> Input records:
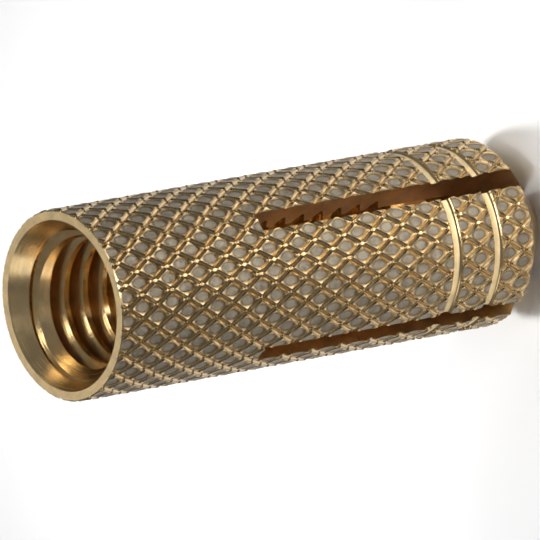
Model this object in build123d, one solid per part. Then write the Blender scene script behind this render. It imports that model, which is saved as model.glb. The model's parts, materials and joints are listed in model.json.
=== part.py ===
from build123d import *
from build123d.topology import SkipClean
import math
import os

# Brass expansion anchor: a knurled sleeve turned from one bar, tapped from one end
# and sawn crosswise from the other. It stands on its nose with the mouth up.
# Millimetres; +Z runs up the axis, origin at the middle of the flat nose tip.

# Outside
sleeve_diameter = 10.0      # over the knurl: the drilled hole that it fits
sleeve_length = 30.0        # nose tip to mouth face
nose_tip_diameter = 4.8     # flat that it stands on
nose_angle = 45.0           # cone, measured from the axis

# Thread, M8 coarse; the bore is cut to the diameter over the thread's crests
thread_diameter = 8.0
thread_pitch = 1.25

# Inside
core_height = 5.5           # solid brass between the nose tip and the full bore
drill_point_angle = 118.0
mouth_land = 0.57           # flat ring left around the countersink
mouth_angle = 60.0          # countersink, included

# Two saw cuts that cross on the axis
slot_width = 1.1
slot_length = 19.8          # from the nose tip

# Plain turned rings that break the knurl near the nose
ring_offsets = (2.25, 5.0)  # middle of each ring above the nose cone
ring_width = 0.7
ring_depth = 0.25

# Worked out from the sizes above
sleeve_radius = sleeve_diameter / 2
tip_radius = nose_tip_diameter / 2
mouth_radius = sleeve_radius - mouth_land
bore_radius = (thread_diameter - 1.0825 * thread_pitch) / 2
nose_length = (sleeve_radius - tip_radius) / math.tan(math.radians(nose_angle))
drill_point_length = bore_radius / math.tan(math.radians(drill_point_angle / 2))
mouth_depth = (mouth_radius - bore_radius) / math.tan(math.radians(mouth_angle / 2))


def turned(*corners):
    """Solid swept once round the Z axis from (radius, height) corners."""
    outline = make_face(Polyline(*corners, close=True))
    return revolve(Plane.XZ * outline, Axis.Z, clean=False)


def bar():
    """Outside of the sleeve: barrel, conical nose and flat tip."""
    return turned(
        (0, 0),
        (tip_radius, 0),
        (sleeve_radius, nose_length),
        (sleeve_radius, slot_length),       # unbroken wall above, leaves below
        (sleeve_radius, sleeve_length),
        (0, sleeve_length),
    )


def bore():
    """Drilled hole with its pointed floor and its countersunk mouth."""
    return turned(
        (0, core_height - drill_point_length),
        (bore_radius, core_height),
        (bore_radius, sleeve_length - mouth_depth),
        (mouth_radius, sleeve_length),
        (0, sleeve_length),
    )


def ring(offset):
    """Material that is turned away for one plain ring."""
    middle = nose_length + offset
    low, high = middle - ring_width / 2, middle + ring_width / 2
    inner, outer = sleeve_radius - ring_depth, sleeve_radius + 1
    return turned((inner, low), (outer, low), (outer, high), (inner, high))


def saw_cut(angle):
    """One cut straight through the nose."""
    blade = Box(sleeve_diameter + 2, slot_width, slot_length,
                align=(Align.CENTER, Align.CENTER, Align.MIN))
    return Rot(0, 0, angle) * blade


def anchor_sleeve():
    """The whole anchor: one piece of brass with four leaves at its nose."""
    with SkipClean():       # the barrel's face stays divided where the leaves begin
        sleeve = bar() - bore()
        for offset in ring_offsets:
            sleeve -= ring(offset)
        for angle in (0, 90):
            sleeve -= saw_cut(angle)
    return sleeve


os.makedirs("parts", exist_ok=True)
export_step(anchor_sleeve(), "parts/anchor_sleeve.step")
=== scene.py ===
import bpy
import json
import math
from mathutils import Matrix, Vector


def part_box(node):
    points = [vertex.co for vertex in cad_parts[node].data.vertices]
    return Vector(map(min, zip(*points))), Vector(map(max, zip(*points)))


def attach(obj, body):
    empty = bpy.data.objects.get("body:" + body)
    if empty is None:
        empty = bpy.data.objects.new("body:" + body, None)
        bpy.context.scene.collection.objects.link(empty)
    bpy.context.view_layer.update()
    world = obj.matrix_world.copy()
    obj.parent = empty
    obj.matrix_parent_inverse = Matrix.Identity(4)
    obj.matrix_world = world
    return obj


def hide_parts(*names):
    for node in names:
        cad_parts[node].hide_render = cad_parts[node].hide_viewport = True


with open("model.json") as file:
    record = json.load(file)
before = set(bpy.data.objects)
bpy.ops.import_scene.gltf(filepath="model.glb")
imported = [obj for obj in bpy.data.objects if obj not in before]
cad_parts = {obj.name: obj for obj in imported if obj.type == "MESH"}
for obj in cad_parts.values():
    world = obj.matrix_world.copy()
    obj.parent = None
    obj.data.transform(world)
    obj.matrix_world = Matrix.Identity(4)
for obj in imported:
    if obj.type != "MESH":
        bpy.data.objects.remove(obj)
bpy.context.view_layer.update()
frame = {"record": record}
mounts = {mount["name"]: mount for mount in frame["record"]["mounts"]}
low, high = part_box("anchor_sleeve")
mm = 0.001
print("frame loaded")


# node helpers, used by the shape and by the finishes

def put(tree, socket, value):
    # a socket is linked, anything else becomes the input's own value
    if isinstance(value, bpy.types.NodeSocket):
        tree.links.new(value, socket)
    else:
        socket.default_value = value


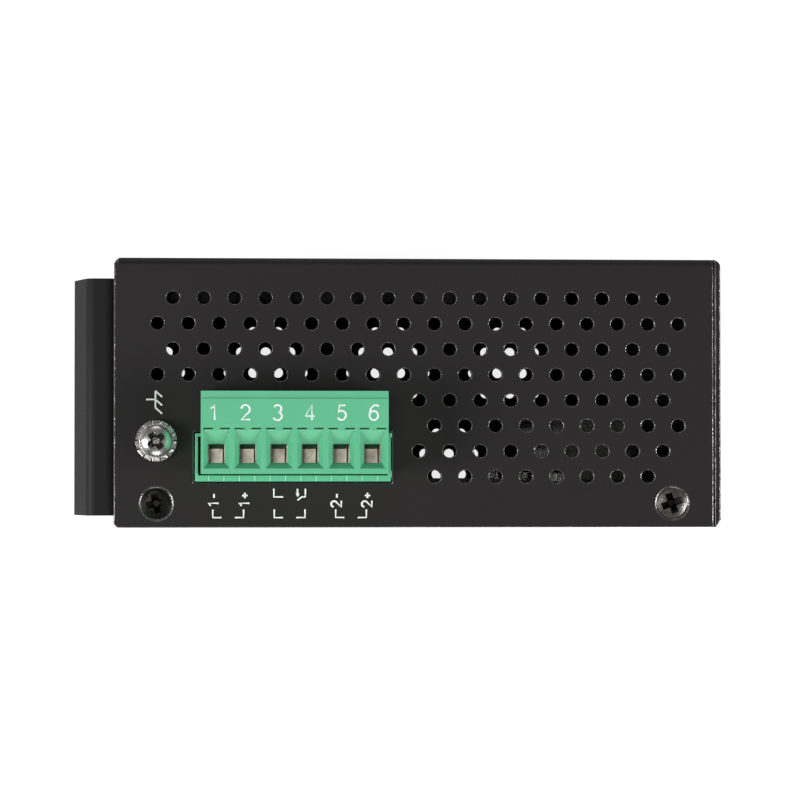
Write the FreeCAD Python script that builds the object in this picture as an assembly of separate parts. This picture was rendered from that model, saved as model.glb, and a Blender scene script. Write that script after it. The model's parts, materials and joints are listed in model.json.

> To be done:
Repeat the span of lines that opens with the line holding "the leaves begin" and closes with the line holding "bpy.data.objects.remove(obj)", exactly as it stands.

> Completed task:
    with SkipClean():       # the barrel's face stays divided where the leaves begin
        sleeve = bar() - bore()
        for offset in ring_offsets:
            sleeve -= ring(offset)
        for angle in (0, 90):
            sleeve -= saw_cut(angle)
    return sleeve


os.makedirs("parts", exist_ok=True)
export_step(anchor_sleeve(), "parts/anchor_sleeve.step")
=== scene.py ===
import bpy
import json
import math
from mathutils import Matrix, Vector


def part_box(node):
    points = [vertex.co for vertex in cad_parts[node].data.vertices]
    return Vector(map(min, zip(*points))), Vector(map(max, zip(*points)))


def attach(obj, body):
    empty = bpy.data.objects.get("body:" + body)
    if empty is None:
        empty = bpy.data.objects.new("body:" + body, None)
        bpy.context.scene.collection.objects.link(empty)
    bpy.context.view_layer.update()
    world = obj.matrix_world.copy()
    obj.parent = empty
    obj.matrix_parent_inverse = Matrix.Identity(4)
    obj.matrix_world = world
    return obj


def hide_parts(*names):
    for node in names:
        cad_parts[node].hide_render = cad_parts[node].hide_viewport = True


with open("model.json") as file:
    record = json.load(file)
before = set(bpy.data.objects)
bpy.ops.import_scene.gltf(filepath="model.glb")
imported = [obj for obj in bpy.data.objects if obj not in before]
cad_parts = {obj.name: obj for obj in imported if obj.type == "MESH"}
for obj in cad_parts.values():
    world = obj.matrix_world.copy()
    obj.parent = None
    obj.data.transform(world)
    obj.matrix_world = Matrix.Identity(4)
for obj in imported:
    if obj.type != "MESH":
        bpy.data.objects.remove(obj)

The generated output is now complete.